Decision to abstain. ARI may process certain proxies without voting them, such as by making a decision to abstain from voting or take no action on such proxies (or on certain proposals within such proxies). Examples include, without limitation, proxies issued by companies that ARI has decided to sell, proxies issued for securities that ARI did not select for a client portfolio (such as, without limitation, securities that were selected by the client or by a previous adviser, unsupervised securities held in a client’s account, money market securities, or other securities selected by clients or their representatives other than ARI), or proxies issued by foreign companies that impose burdensome or unreasonable voting, power of attorney, or holding requirements.
![](https://capedge.com/proxy/N-CSR/0000891804-19-000040/arim.jpg)
ARI also may abstain from voting, or take no action on, proxies in other circumstances, such as when voting may not be in the best interests of clients, as an alternative to voting with (or against) management, or when voting may be unduly burdensome or expensive.
Conflicts of Interest. In certain circumstances, such as when the proponent of a proxy proposal is also a client of ARI, an appearance might arise of a potential conflict between ARI’s interests and the interests of affected clients in how the proxies of that issuer are voted. When ARI itself knowingly does business with a particular proxy issuer and a material conflict of interest between ARI’s interests and clients’ interests may appear to exist, ARI generally would, to avoid any appearance concerns, follow an alternative procedure rather than vote proxies as recommended by management. Such an alternative procedure generally would involve causing the proxies to be voted in accordance with the recommendations of an independent service provider that ARI may use to assist in voting proxies.
ARI generally will not notify clients if it uses this procedure to resolve an apparent material conflict of interest. ARI will document the identification of any material conflict of interest and its procedure for resolving the particular conflict.
In unusual cases, ARI may use other alternative procedures to address circumstances when a material conflict of interest may appear to exist, such as, without limitation:
(i) Notifying affected clients of the conflict of interest (if practical), and seeking a waiver of the conflict to permit ARI to vote the proxies under its usual policy;
(ii) Abstaining from voting the proxies; or
(iii) Forwarding the proxies to clients so that clients may vote the proxies themselves. ARI generally will notify clients if it uses one of these alternative procedures to resolve a material conflict of interest.
Voting by Client Instead of ARI
An ARI client may vote its own proxies instead of directing ARI to do so. ARI recommends this approach if a client believes that proxies should be voted based on political or social interests. ARI generally will not accept proxy voting authority from a client (and will encourage the client to vote its own proxies) if the client seeks to impose client-specific voting guidelines that may be inconsistent with ARI’s procedures or with the client’s best economic interest in ARI’s view.

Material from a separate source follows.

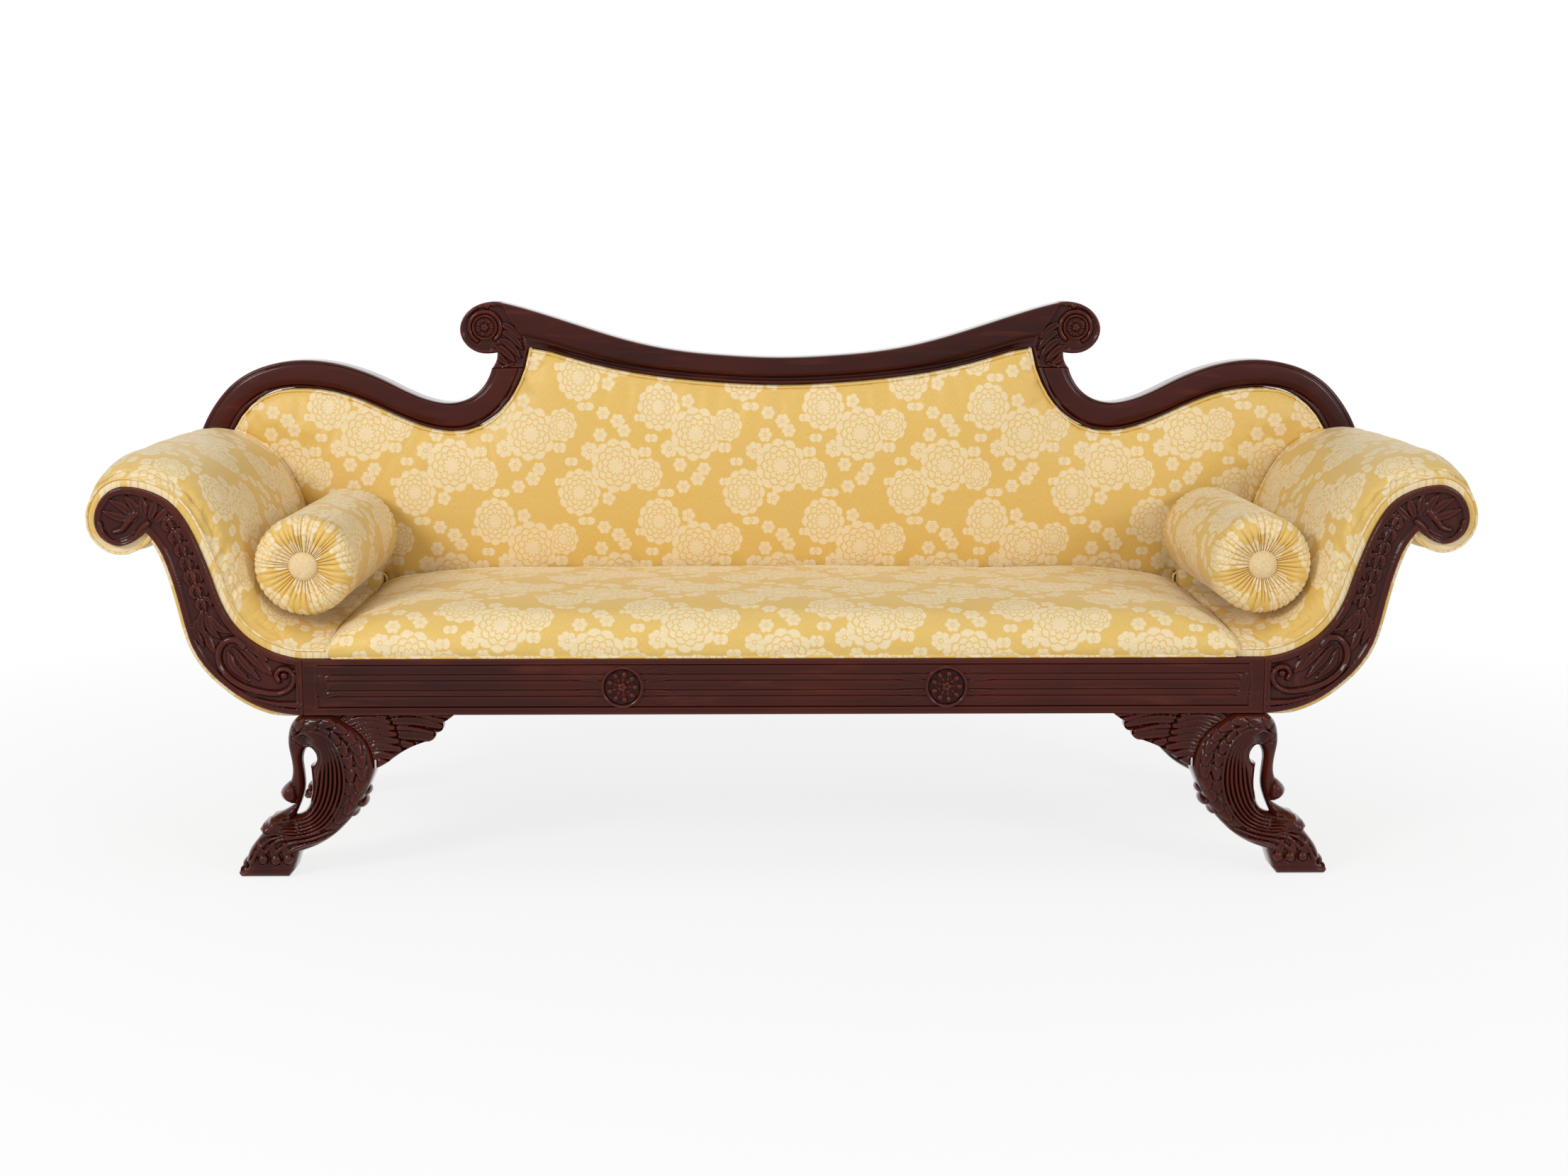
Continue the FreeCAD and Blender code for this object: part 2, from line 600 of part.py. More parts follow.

ARI generally will abstain from voting on (or otherwise participating in) the commencement of legal proceedings such as shareholder class actions or bankruptcy proceedings.
Recordkeeping. ARI or a service provider maintains, in accordance with Rule 204-2 of the Investment Advisers Act:
(i) Copies of all proxy voting policies and procedures;
(ii) Copies of proxy statements received (unless maintained elsewhere as described below);
(iii) Records of proxy votes cast on behalf of clients;
(iv) Documents prepared by ARI that are material to a decision on how to vote or memorializing the basis for a decision;
(v) Written client requests for proxy voting information and
(vi) Written responses by ARI to written or oral client requests.
ARI will obtain an undertaking from any service provider that the service provider will provide copies of proxy voting records and other documents promptly upon request if ARI relies on the service provider to maintain related records.
ARI or its service provider may rely on the SEC’s EDGAR system to keep records of certain proxy statements if the proxy statements are maintained by issuers on that system (as is generally true in the case of larger U.S.-based issuers).
Adopted effective August 1, 2003 and as amended July 31, 2014.